Scripts that build objects:
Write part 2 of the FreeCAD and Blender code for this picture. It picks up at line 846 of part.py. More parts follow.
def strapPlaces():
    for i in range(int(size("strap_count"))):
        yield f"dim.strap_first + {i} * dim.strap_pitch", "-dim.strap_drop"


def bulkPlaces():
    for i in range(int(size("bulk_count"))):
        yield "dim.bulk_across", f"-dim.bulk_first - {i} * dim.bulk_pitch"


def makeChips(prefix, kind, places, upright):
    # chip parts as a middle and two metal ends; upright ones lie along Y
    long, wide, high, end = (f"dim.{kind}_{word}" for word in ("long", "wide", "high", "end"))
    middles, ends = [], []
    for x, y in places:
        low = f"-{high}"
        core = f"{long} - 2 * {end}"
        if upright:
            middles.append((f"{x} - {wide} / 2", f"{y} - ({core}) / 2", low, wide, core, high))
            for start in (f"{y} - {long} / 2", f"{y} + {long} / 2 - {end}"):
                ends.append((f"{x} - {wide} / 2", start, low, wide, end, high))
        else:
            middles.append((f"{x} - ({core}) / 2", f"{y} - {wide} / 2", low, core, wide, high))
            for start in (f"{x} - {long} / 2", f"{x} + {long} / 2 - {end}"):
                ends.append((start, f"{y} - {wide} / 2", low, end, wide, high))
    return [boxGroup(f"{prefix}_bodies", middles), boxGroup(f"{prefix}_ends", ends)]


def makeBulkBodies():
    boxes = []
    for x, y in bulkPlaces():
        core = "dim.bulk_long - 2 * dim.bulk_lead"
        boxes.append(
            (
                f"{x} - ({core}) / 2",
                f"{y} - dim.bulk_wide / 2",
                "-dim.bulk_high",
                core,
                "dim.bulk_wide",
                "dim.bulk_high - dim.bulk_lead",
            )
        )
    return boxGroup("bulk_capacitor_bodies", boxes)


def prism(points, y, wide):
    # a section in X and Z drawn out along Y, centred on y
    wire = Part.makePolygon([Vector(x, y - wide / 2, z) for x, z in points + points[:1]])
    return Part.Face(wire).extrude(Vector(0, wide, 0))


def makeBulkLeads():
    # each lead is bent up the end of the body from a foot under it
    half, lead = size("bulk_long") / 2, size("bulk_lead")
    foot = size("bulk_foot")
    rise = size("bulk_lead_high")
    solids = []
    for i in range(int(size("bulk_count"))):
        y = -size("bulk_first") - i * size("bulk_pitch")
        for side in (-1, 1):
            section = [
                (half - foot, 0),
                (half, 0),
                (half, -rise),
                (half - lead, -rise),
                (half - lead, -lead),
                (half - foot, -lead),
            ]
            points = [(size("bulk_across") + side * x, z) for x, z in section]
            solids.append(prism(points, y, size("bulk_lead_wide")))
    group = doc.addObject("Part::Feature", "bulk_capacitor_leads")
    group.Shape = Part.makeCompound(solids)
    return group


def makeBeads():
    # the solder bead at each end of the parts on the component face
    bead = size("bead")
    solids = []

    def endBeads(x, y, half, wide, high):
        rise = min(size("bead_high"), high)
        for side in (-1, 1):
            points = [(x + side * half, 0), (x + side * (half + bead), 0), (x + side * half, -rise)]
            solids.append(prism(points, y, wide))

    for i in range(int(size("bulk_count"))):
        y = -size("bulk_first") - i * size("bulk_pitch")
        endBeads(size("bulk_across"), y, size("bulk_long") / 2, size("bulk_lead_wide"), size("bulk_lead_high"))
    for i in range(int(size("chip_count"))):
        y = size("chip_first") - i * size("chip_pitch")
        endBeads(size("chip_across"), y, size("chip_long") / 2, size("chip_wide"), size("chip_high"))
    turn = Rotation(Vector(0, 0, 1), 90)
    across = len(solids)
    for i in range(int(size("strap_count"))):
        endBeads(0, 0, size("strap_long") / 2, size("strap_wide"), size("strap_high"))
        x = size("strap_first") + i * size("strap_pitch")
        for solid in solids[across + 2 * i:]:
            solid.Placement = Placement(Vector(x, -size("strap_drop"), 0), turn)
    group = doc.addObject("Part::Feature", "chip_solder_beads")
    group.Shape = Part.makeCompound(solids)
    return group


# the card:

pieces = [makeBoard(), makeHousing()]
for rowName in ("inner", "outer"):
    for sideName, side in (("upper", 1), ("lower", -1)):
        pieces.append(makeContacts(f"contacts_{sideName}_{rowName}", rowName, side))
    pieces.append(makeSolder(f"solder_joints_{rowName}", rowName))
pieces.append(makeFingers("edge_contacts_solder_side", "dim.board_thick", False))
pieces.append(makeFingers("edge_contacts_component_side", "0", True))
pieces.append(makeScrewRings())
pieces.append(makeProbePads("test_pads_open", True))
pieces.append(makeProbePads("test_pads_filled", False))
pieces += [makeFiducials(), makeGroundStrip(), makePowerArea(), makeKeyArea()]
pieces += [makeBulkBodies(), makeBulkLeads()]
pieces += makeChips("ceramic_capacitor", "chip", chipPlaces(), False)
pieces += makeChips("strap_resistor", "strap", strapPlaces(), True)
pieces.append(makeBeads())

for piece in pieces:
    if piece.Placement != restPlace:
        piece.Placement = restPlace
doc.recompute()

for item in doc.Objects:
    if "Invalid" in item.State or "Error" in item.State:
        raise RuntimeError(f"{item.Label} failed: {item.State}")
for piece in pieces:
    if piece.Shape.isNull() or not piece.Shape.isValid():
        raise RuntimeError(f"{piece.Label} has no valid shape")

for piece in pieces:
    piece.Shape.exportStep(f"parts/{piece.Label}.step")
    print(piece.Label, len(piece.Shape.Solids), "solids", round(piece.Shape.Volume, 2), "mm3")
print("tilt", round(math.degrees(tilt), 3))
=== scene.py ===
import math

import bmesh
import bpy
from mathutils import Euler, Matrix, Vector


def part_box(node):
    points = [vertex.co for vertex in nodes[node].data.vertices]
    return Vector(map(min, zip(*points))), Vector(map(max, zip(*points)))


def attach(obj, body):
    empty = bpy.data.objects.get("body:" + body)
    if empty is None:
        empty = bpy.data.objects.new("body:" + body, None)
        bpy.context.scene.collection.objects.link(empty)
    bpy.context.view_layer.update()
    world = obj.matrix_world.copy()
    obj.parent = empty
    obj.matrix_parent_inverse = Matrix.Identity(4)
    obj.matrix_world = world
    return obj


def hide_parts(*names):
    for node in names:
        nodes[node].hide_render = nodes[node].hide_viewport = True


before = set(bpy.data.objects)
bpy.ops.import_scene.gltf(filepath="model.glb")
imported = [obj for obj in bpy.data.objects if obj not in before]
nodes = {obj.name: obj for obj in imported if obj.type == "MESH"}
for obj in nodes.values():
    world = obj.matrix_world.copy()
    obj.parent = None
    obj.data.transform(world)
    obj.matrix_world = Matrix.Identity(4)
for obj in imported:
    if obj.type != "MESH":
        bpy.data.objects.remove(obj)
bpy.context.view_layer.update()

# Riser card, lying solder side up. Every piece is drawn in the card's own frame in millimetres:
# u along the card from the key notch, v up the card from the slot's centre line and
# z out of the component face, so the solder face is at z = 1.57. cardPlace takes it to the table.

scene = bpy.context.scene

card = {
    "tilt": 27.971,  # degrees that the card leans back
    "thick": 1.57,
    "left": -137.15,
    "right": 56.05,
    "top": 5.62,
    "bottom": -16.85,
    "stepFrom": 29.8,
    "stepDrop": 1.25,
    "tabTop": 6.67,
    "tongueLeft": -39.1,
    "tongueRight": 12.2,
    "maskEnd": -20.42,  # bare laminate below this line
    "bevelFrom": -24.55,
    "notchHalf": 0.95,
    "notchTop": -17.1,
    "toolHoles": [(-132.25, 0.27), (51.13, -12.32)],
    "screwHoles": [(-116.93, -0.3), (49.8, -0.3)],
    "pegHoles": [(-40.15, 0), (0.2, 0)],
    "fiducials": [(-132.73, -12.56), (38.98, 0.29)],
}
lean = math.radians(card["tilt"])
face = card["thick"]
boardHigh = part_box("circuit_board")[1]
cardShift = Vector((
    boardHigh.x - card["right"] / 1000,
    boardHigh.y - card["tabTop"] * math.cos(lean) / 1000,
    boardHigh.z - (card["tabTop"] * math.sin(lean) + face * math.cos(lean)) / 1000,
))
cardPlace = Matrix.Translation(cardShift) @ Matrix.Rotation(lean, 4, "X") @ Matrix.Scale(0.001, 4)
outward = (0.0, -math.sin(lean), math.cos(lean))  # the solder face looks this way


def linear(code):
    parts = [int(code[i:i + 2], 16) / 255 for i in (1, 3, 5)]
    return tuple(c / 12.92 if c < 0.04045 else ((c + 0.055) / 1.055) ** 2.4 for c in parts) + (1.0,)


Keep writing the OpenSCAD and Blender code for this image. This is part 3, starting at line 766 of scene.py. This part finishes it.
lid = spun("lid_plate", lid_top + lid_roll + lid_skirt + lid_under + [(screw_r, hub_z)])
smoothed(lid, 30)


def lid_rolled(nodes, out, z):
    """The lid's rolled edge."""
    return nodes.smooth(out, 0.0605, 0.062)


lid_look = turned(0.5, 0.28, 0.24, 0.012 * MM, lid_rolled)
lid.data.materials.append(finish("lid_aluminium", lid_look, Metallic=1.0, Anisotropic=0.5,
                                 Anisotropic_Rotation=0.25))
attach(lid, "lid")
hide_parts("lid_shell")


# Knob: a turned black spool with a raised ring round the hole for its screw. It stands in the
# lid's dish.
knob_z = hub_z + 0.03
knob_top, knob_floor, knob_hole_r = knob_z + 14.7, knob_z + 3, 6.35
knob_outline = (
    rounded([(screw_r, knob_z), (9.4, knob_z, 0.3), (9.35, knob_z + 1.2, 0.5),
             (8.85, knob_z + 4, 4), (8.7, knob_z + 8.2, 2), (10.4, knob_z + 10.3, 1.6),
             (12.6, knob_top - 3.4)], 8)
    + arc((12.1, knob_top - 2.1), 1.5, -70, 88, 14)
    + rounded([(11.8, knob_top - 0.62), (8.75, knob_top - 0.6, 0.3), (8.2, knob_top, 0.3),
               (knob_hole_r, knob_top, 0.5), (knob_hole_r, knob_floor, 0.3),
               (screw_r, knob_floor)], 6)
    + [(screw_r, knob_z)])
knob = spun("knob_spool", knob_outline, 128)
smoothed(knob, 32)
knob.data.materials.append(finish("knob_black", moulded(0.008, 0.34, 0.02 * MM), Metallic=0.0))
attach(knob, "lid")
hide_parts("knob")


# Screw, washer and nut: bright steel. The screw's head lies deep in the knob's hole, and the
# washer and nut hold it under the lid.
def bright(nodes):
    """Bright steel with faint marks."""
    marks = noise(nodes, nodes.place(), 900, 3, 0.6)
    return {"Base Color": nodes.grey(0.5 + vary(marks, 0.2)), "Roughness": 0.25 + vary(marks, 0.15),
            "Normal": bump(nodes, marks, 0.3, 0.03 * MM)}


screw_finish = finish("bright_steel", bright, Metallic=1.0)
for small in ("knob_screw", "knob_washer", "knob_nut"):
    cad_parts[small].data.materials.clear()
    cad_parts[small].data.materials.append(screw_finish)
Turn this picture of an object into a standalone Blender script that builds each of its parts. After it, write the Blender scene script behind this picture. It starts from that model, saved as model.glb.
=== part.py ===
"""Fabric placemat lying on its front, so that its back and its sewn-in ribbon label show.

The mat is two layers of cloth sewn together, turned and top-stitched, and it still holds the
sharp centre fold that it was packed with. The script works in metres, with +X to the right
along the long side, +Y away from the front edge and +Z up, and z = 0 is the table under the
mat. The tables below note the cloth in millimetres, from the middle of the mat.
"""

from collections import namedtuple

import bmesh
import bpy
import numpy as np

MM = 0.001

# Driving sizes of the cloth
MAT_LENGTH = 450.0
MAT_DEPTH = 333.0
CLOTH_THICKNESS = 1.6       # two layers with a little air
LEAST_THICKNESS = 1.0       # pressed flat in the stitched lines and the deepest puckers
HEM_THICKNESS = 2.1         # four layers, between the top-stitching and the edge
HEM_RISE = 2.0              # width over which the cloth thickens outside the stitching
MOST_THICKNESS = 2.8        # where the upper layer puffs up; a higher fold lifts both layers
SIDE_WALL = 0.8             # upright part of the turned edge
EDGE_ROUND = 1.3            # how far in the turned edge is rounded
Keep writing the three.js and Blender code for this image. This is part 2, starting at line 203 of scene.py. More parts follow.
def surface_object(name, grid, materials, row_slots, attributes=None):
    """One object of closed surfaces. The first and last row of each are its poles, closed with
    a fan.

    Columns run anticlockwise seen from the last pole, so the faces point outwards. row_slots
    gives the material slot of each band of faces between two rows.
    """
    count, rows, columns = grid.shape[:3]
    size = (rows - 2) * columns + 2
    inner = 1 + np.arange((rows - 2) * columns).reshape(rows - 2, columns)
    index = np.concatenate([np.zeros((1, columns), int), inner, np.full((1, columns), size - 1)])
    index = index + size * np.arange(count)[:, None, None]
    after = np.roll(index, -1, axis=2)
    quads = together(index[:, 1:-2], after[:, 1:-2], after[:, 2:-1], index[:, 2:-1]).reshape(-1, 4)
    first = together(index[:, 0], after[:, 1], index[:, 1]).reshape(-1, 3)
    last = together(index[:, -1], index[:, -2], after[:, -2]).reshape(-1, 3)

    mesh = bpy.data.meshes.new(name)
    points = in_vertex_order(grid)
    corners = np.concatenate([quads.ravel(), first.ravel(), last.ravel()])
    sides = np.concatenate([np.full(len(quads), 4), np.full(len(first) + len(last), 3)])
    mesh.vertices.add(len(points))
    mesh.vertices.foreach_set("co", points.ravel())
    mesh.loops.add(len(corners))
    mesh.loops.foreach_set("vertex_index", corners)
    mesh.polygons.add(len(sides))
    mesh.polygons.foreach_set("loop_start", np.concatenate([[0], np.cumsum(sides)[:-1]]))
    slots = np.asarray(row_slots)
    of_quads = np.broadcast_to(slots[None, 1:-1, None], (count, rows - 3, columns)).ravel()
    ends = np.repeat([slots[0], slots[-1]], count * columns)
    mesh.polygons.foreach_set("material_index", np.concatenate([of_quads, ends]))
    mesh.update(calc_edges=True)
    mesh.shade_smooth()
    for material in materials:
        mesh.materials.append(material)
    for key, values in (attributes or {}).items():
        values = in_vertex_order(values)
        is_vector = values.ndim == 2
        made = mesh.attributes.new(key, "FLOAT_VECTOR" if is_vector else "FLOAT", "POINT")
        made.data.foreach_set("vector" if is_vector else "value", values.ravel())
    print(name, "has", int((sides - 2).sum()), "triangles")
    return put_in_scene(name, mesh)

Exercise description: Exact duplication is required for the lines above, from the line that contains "pieces += [makeBulkBodies(), makeBulkLeads()]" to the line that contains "imported = [obj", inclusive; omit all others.

Reply:
pieces += [makeBulkBodies(), makeBulkLeads()]
pieces += makeChips("ceramic_capacitor", "chip", chipPlaces(), False)
pieces += makeChips("strap_resistor", "strap", strapPlaces(), True)
pieces.append(makeBeads())

for piece in pieces:
    if piece.Placement != restPlace:
        piece.Placement = restPlace
doc.recompute()

for item in doc.Objects:
    if "Invalid" in item.State or "Error" in item.State:
        raise RuntimeError(f"{item.Label} failed: {item.State}")
for piece in pieces:
    if piece.Shape.isNull() or not piece.Shape.isValid():
        raise RuntimeError(f"{piece.Label} has no valid shape")

for piece in pieces:
    piece.Shape.exportStep(f"parts/{piece.Label}.step")
    print(piece.Label, len(piece.Shape.Solids), "solids", round(piece.Shape.Volume, 2), "mm3")
print("tilt", round(math.degrees(tilt), 3))
=== scene.py ===
import math

import bmesh
import bpy
from mathutils import Euler, Matrix, Vector


def part_box(node):
    points = [vertex.co for vertex in nodes[node].data.vertices]
    return Vector(map(min, zip(*points))), Vector(map(max, zip(*points)))


def attach(obj, body):
    empty = bpy.data.objects.get("body:" + body)
    if empty is None:
        empty = bpy.data.objects.new("body:" + body, None)
        bpy.context.scene.collection.objects.link(empty)
    bpy.context.view_layer.update()
    world = obj.matrix_world.copy()
    obj.parent = empty
    obj.matrix_parent_inverse = Matrix.Identity(4)
    obj.matrix_world = world
    return obj


def hide_parts(*names):
    for node in names:
        nodes[node].hide_render = nodes[node].hide_viewport = True


before = set(bpy.data.objects)
bpy.ops.import_scene.gltf(filepath="model.glb")
imported = [obj for obj in bpy.data.objects if obj not in before]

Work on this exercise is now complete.